[Continued from Part I]
Later in the afternoon, we accidently drove to Aix-en-Provence. Accidently? Um, yes. We were in fact headed someplace else, took the wrong highway, and found ourselves driving in the direction of the Capital of Calissons. Unfazed and quick to see the finger of Someone Above in this, we said okay, let’s go! In Aix-en-Provence, I could have bought some Calissons of course, but that was really just too obvious, so I bought myself a pair of sexy shoes instead. Not edible, I know, but pretty.
On our way back to Marseille, we stopped at l’Estaque, a quiet little harbor that sprawls up onto a hillside. We took a walk up the steep meandering streets overlooking the port — me trying hard not to trip in my new shoes — and enjoyed the view out onto the sea in the declining light. On the beachfront were several street vendors in small white vans, selling chichis and panisses. Chichis are long and rectangular donuts, fried in the van, rolled in sugar and handed to you in a paper wrapping, while panisses are fried slices of chickpea flour polenta. We had a dinner reservation a bit later at 10 so chichis were not an option (how to spoil your appetite in one easy step) but wouldn’t the panisses make a great amuse-bouche? We bought a half-dozen and got more like ten, in a little paper cone, with a smile on top of that. We sat on a bench by the beach and munched with delight on our salty disks of softly fried dough.

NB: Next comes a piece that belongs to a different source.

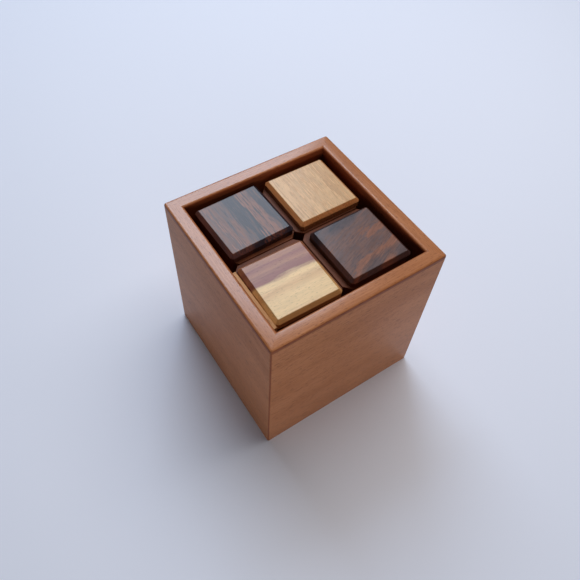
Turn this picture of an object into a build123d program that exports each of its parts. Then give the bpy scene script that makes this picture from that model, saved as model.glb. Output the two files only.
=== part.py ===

We then headed towards the restaurant Chez Jeannot, which came recommended by a friend as a great place for seafood. Chez Jeannot is located off the Corniche, that long, winding road which runs along the cliff Marseille is built on. More precisely, it is hidden underneath that road, snugly nested at the bottom of the Vallon-des-Auffes, a crevice-like little valley ending in a tiny harbor. To get to it, one has to park the car anywhere one vaguely can — in an improbable and forbidden spot behind a church in a supposedly two-way street that’s barely wide enough for two donkeys to pass each other — then walk down steep convoluted stairs into the vallon : a dimly-lit jumble of anchored boats, little houses and restaurants, loud with the chatter and clatter of diners, and little kids running everywhere, playing tag in the night. I’d never seen a place quite like this : walking down and taking in the mysterious, warm atmosphere, we both suddenly felt like we were stepping into some kind of hidden pirate’s lair (Pirates of the Caribbean, anyone?).